Et toi… Ce brusque début correspond à celui de la strophe précédente (Michée 4.8 ). Bethléem est personnifiée et interpellée ici, comme l’avaient été au chapitre 4 la tour du troupeau et la colline de la fille de Sion (verset 88). Pour le sens, ce verset forme avec Michée 4.14 une antithèse (entre la royauté abaissée et restaurée) toute pareille à celle de Michée 4.1 et Michée 3.12 (entre le temple renversé et glorifié).
Bethléem Ephrata . Ephrat ou Ephrata, la féconde , est l’ancien nom de cette ville, située à 8 kilomètres au sud de Jérusalem ; Bethléem, maison du pain , en est le nom plus récent.
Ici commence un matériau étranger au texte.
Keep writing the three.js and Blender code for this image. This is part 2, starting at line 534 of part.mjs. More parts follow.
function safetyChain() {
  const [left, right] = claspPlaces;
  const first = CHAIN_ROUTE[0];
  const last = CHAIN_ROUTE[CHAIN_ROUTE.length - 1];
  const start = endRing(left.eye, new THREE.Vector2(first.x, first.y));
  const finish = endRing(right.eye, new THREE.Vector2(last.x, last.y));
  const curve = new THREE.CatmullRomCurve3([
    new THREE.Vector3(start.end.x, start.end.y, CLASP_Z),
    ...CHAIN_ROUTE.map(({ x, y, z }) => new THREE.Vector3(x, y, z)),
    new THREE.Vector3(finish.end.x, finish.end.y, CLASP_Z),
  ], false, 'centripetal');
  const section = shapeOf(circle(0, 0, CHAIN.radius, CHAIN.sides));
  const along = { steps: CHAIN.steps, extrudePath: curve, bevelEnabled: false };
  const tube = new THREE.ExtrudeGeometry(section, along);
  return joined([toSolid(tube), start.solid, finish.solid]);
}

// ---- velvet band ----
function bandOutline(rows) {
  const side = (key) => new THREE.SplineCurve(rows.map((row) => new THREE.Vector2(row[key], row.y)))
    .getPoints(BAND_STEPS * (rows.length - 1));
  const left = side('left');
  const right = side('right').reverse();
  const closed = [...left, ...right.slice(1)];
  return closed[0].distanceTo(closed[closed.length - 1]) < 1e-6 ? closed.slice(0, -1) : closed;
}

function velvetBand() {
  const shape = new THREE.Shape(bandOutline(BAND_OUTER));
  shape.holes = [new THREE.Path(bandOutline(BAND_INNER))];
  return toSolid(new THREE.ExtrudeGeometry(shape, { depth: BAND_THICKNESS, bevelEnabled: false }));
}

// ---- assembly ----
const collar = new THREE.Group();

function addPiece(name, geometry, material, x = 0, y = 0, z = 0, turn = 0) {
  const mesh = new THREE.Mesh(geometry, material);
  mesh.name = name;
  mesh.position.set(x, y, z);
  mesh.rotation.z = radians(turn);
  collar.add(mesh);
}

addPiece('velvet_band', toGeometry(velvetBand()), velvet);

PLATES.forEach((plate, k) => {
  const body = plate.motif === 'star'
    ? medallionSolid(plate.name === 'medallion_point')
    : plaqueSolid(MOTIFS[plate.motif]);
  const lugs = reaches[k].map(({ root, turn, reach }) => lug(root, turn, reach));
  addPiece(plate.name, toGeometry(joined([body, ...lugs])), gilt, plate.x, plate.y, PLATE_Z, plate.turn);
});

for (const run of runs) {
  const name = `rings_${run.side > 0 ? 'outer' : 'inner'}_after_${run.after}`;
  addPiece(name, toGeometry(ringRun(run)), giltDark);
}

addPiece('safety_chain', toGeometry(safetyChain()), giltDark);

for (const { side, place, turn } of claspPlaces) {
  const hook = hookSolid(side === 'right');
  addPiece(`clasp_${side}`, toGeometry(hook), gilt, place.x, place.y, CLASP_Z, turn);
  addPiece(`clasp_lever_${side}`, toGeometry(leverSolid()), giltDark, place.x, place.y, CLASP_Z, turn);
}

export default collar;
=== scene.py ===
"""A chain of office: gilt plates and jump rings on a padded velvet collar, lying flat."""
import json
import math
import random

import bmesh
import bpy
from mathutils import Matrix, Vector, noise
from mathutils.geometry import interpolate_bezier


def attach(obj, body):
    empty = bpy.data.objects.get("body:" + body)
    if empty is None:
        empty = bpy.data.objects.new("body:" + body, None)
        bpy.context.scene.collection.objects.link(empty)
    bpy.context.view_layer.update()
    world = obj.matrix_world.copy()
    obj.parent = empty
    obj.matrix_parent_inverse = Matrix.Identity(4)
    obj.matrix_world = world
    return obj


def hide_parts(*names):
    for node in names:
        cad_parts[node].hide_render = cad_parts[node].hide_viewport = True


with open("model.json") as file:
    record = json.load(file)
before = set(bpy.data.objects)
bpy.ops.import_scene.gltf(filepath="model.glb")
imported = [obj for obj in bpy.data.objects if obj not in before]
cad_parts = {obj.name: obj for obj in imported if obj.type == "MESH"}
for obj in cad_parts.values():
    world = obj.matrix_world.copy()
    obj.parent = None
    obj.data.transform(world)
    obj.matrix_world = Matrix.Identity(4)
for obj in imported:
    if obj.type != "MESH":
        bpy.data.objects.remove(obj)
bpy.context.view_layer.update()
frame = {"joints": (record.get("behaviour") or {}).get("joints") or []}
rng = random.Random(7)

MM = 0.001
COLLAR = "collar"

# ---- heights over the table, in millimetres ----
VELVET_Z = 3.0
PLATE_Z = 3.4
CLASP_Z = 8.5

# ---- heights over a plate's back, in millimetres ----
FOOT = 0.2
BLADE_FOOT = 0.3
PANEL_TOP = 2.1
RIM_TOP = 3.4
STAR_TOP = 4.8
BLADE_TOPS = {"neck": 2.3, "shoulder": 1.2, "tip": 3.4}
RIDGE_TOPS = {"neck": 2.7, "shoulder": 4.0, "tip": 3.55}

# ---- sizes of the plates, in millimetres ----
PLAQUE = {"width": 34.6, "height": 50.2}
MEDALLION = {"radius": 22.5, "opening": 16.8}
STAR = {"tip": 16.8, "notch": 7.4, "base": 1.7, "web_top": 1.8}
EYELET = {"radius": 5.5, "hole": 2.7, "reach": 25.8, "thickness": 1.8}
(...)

Ce dernier était déjà connu à l’époque des patriarches, mais le premier fut usité encore plus tard (voir Genèse 35.16 ; Genèse 48.7 ; Ruth 1.2 ; 1 Samuel 17.12 ). L’un et l’autre font allusion à la grande fertilité de la contrée environnante, couverte, de nos jours comme autrefois, de champs de blé, de vignes et de beaux vergers. Si Michée juxtapose ici les deux noms, ce n’est pas simplement pour distinguer cette ville d’une autre de même nom, Bethléem de Zabulon (Josué 19.15 ) ; il lui eût suffi pour cela de l’expression ordinaire : Bethléem de Juda (Juges 17.7 ; Ruth 1.1-2 ). L’intention du prophète, en se servant du vieux nom, consacré par les souvenirs de l’histoire patriarcale, qu’il a déjà rappelés (Michée 4.8-10 ), est de donner plus d’ampleur et de solennité au discours.
Petite pour être entre les milliers… C’est la traduction littérale de l’hébreu. L’idée n’est pas : trop petite pour être… en ce sens que Bethléem ne serait réellement pas au nombre des milliers, mais : bien petite pour figurer, comme c’est en effet le cas, parmi les milliers… Voir 1 Samuel 20.6 ; 1 Samuel 20.29 .
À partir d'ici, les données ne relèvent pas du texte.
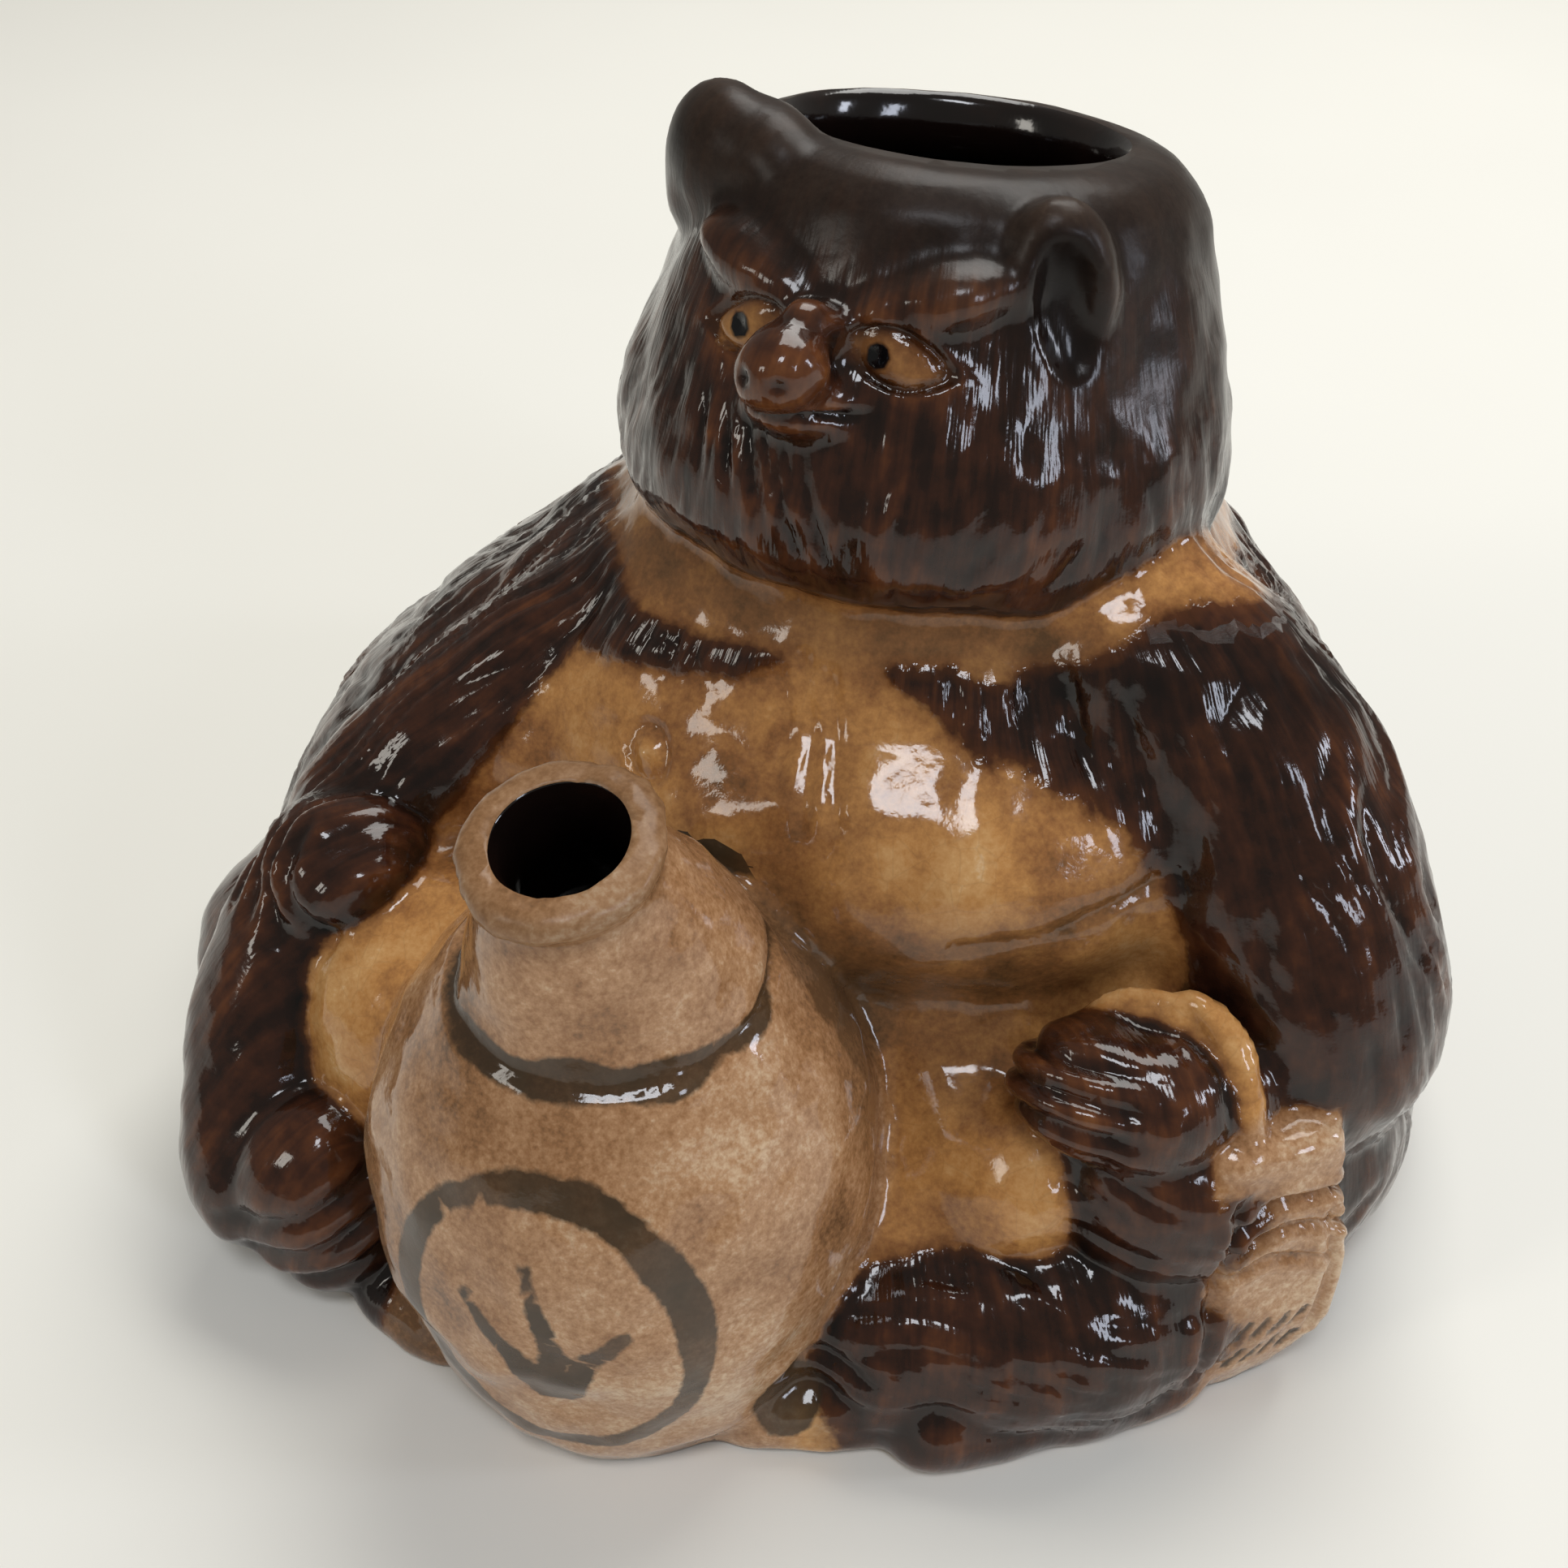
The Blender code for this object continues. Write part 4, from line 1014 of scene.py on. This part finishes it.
flaskBore, crownBore = flaskShape["bore"], headShape["bore"]
flaskInside = [(max(radius - wall, flaskBore), max(height, wall)) for radius, height in flaskProfile()]
headInside = [(max(radius - wall, crownBore), height) for radius, height in headShape["profile"]]
hollows = [turned([(20, -24)] + headInside, headFrame), turned(flaskInside[:-1], flaskFrame)]
cavity = fused(bodyForms(wall) + hollows, skinPlan["insideGrain"], soften["inside"])
cavity = thinned(cavity, skinPlan["insideFaces"])
top, lip, throat = headShape["height"], flaskShape["neckHeight"], flaskShape["neck"] - wall
crownCutter = turned([(crownBore, 8), (crownBore, top - 3), (crownBore + 0.5, top - 1),
                      (crownBore + 1.6, top + 0.4), (crownBore + 3, top + 6)], headFrame @ crownShift)
spoutCutter = turned([(throat, -8), (throat, 0), (flaskBore, 0.6 * lip), (flaskBore, lip - 0.8),
                      (flaskBore + 0.5, lip + 0.1), (flaskBore + 1, lip + 6)], neckFrame, 64)
bottleMesh = outside
for cutter in (cavity, crownCutter, spoutCutter):
    cutter.materials.clear()
    cutter.materials.append(innerGlaze)
    bottleMesh = cutAway(bottleMesh, cutter)
print("hollowed:", len(bottleMesh.polygons), "faces")

places = pointsOf(bottleMesh)
# the pooled share holds painted shade as well as glaze run together
shares = {"ironMark": ironMarks(places), "ridge": ridgeShare(bottleMesh), "dullGlaze": dullShare(places),
          "pooledAndShaded": poolingAndShadeShare(places), **glazeEdges(places)}
for name, values in shares.items():
    keepShare(bottleMesh, name, values)
keepShare(bottleMesh, "combRun", combRun(places), "FLOAT_VECTOR")

middle = (places.min(axis=0) + places.max(axis=0)) / 2
bottleMesh.transform(Matrix.Scale(unit, 4) @ Matrix.Translation((-middle[0], -middle[1], 0)))
bottleMesh.materials.append(bareClay)
# the flat underside is bare clay
for face in bottleMesh.polygons:
    if face.normal.z < -0.9 and face.center.z < 0.0004:
        face.material_index = len(bottleMesh.materials) - 1
bottleMesh.shade_smooth()
bottle = newObject("sake_bottle_glazed", bottleMesh)
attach(bottle, "root")
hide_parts("sake_bottle")
print("bottle placed")

floorWidth = 6.0
floorForm = bmesh.new()
bmesh.ops.create_grid(floorForm, x_segments=8, y_segments=8, size=floorWidth / 2)
floorMesh = finished(floorForm)
floorMesh.materials.append(plainFinish("matteStudioPaper"))
floor = newObject("studio_floor", floorMesh)

# Windows, all aimed at the figure: azimuth (from straight in front towards its left) and height angle,
# distance, width and height, brightness, tint
lightPlan = {
    "overhead": ((176, 58), 1.0, (0.7, 0.6), 5.7, "#FFFEFA"),
    "topWindow": ((15, 66), 1.2, (0.32, 0.24), 14, "#F4F8FF"),
    "sideWindow": ((104, 18), 1.2, (0.16, 0.3), 14, "#EAF0FF"),
    "leftWindow": ((-40, 28), 1.3, (0.22, 0.36), 7.5, "#FFFAF0"),
    "rightWindow": ((62, 26), 1.2, (0.18, 0.4), 12, "#E6EEFF"),
}
for name, (angles, away, size, radiance, tint) in lightPlan.items():
    angle, lift = [math.radians(value) for value in angles]
    way = Vector((math.sin(angle) * math.cos(lift), -math.cos(angle) * math.cos(lift), math.sin(lift)))
    lamp = bpy.data.lights.new(name, "AREA")
    lamp.shape = "RECTANGLE"
    lamp.size, lamp.size_y = size
    lamp.energy = radiance * math.pi * lamp.size * lamp.size_y
    lamp.color = toLinear(tint)[:3]
    holder = newObject(name, lamp)
    holder.location = way * away + Vector((0, 0, 0.05))
    holder.rotation_euler = way.to_track_quat("Z", "Y").to_euler()

roomPlan = {"tint": "#FFFCF4", "strength": 0.20}
world = bpy.data.worlds.new("studioRoom")
world.use_nodes = True
room = world.node_tree.nodes["Background"].inputs
room["Color"].default_value = toLinear(roomPlan["tint"])
room["Strength"].default_value = roomPlan["strength"]
bpy.context.scene.world = world
bpy.context.scene.view_settings.view_transform = "Standard"

# Where the photo was taken from; its focal length and width in pixels give the lens
cameraPlan = {"place": (0.0632, -0.1657, 0.190), "turn": (50, 0, 22), "sensor": 36, "lens": 36 * 2250 / 1932}
lens = bpy.data.cameras.new("photographAngle")
lens.sensor_width = cameraPlan["sensor"]
lens.lens = cameraPlan["lens"]
camera = newObject("photographAngle", lens)
camera.location = cameraPlan["place"]
camera.rotation_euler = [math.radians(angle) for angle in cameraPlan["turn"]]
bpy.context.scene.camera = camera
print("floor, lights and camera set")

bpy.context.view_layer.update()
Le terme milliers (hébreu alaphim , pluriel d’éleph, mille) désigne les grandes divisions, les branches de chaque tribu (appelées aussi mischpachoth ), qui comptaient chacune environ un millier de chefs de famille (Nombres 1.16 ; Nombres 10.4 ; Exode 18.25 ). Ce nombre pouvait être plus ou moins grand et l’importance de l’éleph varier (voir Juges 6.15 , hébreu). Bethléem paraît avoir formé l’un des plus petits, Sinon le plus petit. Elle avait si peu d’importance que le livre de Josué ne la mentionne pas dans le catalogue des villes de Juda (il est vrai que les LXX en ont rétabli la mention, Josué 15.60 ).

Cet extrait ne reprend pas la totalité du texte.